PROBLEM =
Scan the material that follows. Copy every line containing the word "three".

___

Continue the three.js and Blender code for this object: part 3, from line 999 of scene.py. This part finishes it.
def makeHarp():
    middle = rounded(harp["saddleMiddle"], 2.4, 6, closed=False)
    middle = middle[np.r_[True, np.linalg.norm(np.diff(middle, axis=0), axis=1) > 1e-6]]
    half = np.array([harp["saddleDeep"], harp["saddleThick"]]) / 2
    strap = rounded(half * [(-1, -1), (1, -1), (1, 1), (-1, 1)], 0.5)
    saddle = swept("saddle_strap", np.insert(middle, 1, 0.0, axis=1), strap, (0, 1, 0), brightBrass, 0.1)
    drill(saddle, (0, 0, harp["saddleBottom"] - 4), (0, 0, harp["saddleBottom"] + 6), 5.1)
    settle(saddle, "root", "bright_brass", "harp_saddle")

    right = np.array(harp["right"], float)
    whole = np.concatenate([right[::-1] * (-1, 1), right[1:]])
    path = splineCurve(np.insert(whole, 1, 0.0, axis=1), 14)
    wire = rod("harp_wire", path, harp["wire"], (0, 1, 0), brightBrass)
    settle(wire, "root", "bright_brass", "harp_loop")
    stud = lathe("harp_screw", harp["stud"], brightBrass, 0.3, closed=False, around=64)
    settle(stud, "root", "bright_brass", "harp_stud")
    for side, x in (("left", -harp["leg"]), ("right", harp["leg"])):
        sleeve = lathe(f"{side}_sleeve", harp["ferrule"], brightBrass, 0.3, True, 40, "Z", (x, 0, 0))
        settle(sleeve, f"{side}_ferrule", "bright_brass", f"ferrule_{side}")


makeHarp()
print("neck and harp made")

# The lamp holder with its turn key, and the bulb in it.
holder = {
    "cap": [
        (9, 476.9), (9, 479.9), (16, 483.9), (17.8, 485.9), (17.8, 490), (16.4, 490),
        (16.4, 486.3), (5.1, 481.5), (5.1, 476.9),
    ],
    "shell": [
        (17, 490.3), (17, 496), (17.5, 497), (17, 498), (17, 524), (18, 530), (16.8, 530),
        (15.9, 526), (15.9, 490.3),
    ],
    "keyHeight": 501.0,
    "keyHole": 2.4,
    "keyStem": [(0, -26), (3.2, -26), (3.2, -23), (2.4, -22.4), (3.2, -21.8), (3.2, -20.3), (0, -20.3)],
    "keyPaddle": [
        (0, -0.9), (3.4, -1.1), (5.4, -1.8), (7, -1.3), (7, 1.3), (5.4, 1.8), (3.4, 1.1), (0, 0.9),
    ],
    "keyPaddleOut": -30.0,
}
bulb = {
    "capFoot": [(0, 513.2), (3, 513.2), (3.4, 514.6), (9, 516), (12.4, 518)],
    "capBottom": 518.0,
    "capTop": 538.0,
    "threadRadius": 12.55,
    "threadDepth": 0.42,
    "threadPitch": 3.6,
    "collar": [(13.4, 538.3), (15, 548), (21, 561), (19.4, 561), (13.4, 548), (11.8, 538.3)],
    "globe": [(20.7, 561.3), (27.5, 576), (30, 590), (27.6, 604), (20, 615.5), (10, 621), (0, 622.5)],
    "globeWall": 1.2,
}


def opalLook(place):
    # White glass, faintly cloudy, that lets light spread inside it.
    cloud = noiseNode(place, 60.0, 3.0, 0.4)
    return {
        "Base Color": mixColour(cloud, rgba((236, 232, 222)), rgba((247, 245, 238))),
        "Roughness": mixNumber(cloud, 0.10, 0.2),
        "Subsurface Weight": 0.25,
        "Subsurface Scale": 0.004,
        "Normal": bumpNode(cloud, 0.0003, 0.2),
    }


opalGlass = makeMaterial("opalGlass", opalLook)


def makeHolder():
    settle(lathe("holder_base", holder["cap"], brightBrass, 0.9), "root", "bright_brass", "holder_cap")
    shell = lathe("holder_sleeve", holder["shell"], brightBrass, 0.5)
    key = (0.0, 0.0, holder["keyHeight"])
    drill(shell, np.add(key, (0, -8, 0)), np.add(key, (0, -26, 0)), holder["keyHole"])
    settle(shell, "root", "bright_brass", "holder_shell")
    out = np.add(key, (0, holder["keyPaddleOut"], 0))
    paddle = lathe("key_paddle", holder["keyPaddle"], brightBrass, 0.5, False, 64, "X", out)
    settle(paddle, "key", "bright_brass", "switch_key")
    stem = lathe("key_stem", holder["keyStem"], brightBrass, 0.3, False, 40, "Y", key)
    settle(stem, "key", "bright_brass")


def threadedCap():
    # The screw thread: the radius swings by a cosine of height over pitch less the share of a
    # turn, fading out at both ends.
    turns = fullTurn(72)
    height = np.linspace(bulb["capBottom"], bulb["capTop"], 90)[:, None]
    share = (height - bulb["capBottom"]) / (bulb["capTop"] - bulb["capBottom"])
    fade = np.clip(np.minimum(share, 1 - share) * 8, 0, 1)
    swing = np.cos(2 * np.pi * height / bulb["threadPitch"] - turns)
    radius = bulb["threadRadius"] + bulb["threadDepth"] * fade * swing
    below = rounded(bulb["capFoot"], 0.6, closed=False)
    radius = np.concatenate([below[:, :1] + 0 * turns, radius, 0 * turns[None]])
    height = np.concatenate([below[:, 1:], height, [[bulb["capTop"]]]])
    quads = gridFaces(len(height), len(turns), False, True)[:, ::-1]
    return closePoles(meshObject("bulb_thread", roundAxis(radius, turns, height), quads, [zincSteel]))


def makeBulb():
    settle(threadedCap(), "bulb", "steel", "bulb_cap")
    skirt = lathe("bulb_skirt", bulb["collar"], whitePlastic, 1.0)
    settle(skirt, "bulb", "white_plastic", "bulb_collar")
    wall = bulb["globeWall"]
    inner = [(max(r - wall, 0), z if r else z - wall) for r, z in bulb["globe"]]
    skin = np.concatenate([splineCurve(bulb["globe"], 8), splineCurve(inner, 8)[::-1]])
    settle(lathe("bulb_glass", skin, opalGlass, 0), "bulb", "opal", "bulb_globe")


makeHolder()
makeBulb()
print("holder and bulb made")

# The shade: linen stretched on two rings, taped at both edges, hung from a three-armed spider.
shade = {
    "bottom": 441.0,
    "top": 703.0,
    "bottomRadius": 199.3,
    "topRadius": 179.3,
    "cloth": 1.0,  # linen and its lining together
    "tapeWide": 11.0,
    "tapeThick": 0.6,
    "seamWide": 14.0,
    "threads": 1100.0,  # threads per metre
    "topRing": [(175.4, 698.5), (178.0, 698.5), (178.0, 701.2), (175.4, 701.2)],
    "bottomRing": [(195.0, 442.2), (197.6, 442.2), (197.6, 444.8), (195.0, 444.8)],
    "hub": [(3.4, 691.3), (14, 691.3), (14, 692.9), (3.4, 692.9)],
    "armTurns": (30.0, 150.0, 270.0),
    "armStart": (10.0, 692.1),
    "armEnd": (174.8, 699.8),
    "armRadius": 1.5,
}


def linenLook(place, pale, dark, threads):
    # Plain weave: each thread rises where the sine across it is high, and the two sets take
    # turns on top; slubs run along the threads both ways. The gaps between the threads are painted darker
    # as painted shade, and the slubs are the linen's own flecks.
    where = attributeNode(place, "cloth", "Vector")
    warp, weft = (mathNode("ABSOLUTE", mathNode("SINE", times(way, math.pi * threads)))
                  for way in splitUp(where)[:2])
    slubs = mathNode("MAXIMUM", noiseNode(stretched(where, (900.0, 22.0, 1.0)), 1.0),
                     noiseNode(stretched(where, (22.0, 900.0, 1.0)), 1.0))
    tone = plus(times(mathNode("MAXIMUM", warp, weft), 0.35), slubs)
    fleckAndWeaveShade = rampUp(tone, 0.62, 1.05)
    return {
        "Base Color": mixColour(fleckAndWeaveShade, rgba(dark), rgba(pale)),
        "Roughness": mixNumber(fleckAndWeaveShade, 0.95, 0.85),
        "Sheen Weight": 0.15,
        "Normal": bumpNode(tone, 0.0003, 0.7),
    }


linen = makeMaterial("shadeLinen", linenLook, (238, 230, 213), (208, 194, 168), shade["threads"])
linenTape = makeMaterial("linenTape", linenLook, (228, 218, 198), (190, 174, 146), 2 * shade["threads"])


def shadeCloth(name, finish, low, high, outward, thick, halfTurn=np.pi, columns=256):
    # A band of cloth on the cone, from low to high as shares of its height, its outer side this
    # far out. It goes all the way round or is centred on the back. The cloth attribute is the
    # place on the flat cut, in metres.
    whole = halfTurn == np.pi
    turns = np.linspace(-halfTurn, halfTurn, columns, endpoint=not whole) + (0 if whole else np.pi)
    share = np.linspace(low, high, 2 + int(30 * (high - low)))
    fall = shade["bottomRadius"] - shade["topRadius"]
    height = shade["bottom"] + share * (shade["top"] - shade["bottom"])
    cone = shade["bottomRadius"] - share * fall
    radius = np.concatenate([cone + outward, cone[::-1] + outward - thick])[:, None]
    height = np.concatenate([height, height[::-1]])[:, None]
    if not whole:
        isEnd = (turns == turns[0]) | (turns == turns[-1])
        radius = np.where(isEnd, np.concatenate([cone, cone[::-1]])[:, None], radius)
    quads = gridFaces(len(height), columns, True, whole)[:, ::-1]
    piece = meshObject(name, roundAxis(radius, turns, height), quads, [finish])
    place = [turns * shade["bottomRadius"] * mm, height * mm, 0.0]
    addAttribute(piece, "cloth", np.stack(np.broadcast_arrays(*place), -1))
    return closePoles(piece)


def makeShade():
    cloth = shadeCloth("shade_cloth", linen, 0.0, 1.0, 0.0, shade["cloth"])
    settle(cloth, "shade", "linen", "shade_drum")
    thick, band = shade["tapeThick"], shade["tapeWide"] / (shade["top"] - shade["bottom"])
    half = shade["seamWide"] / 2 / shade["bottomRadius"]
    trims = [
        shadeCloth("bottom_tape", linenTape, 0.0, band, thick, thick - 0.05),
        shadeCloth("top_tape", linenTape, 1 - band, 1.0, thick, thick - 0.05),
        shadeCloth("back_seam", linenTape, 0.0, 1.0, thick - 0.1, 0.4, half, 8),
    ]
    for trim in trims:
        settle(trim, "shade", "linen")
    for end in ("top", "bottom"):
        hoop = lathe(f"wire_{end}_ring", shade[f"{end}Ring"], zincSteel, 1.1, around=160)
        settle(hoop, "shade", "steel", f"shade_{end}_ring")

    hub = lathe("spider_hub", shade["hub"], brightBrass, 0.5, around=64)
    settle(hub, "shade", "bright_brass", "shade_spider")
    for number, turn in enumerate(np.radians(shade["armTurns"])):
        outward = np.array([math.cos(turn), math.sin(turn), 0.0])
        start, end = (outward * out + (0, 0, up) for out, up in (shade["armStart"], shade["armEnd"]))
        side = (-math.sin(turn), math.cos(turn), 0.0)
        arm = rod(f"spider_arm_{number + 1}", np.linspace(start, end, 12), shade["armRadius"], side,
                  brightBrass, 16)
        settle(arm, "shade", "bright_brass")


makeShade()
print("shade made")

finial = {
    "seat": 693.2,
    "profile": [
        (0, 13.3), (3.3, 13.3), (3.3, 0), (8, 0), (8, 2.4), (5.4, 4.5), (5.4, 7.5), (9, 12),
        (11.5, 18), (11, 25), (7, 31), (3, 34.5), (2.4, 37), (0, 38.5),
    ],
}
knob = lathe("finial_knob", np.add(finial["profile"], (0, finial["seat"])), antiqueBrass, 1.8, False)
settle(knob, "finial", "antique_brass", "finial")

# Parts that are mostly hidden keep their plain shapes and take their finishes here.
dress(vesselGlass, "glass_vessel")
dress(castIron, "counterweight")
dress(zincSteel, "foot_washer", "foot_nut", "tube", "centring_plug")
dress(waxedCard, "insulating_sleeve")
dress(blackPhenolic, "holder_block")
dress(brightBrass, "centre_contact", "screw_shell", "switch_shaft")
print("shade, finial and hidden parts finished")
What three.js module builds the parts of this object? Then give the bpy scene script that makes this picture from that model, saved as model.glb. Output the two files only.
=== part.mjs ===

___

SOLUTION FOR THIS EXERCISE =
Continue the three.js and Blender code for this object: part 3, from line 999 of scene.py. This part finishes it.
# The shade: linen stretched on two rings, taped at both edges, hung from a three-armed spider.
What three.js module builds the parts of this object? Then give the bpy scene script that makes this picture from that model, saved as model.glb. Output the two files only.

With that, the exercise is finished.